Interrogé par Xinhua sur la voie de développement chinoise, Dominique de Villepin estime que "la Chine, compte tenu de son histoire, de sa culture et de sa taille économique et démographique, est un modèle qui est difficilement reproductible. C'est un modèle adapté aux réalités de la Chine".
"La Chine essaie en permanence d'innover et d'inventer tout au long des années en apportant des réponses à toute sorte d'inquiétudes qui peuvent s'exprimer dans sa population. La prise de conscience environnementale en est un exemple. Tout comme l'évolution de son modèle technologique: la Chine a beaucoup appris du modèle occidental et aujourd'hui elle avance sur son propre chemin. C'est particulièrement vrai dans le domaine du numérique. Il y a là une voie chinoise qui peut nourrir notre propre réflexion", souligne-t-il.
"Il y a des leçons à tirer sur un mode de gouvernement qui ancre la nécessité de s'inscrire dans le temps long. Le mouvement de planification est très organisé et très structuré en Chine. Nous devons, nous en Europe, être capables d'inoculer dans notre travail quotidien plus de temps long, plus de prévoyance, d'anticipation et de planification", ajoute l'ancien diplomate.
"La feuille de route du Congrès en appelle à la fierté des Chinois, à leur confiance dans la réconciliation entre la tradition et la modernité, dans l'affirmation du rôle unitaire de l'Etat et du rôle structurant du Parti communiste pour mobiliser l'ensemble de la société.

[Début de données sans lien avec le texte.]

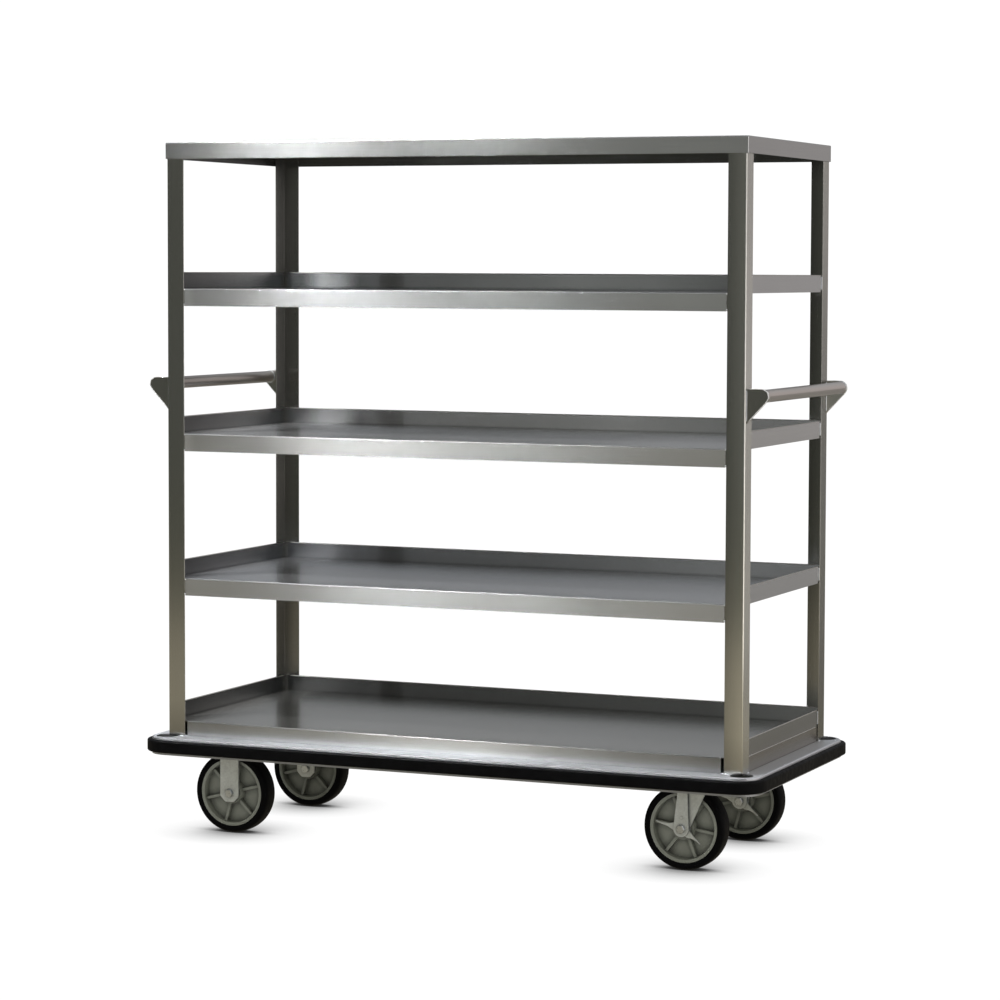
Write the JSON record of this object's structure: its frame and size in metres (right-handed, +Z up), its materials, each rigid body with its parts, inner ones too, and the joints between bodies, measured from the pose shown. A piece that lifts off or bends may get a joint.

Nous devons, nous, en Europe, être capables de mobiliser l'ensemble de nos forces, les régions, l'Etat-nation et l'échelon européen", poursuit-il.
Interrogé sur les craintes d'un hypothétique "nationalisme chinois", Dominique de Villepin répond: "Je crois davantage à une Chine fidèle à sa tradition d'Empire du Milieu et qui, aujourd'hui, prend conscience de ses responsabilités et veut les assumer, qu'à un risque d'impérialisme chinois".
"Toute tentation d'unilatéralisme est dangereuse, on l'a vécu avec les Etats-Unis. Il ne faut pas vivre, chacun dans notre coin, notre ambition et notre vision. Il faut essayer d'interpénétrer, d'interconnecter, d'associer et de marier nos talents", conclut Dominique de Villepin.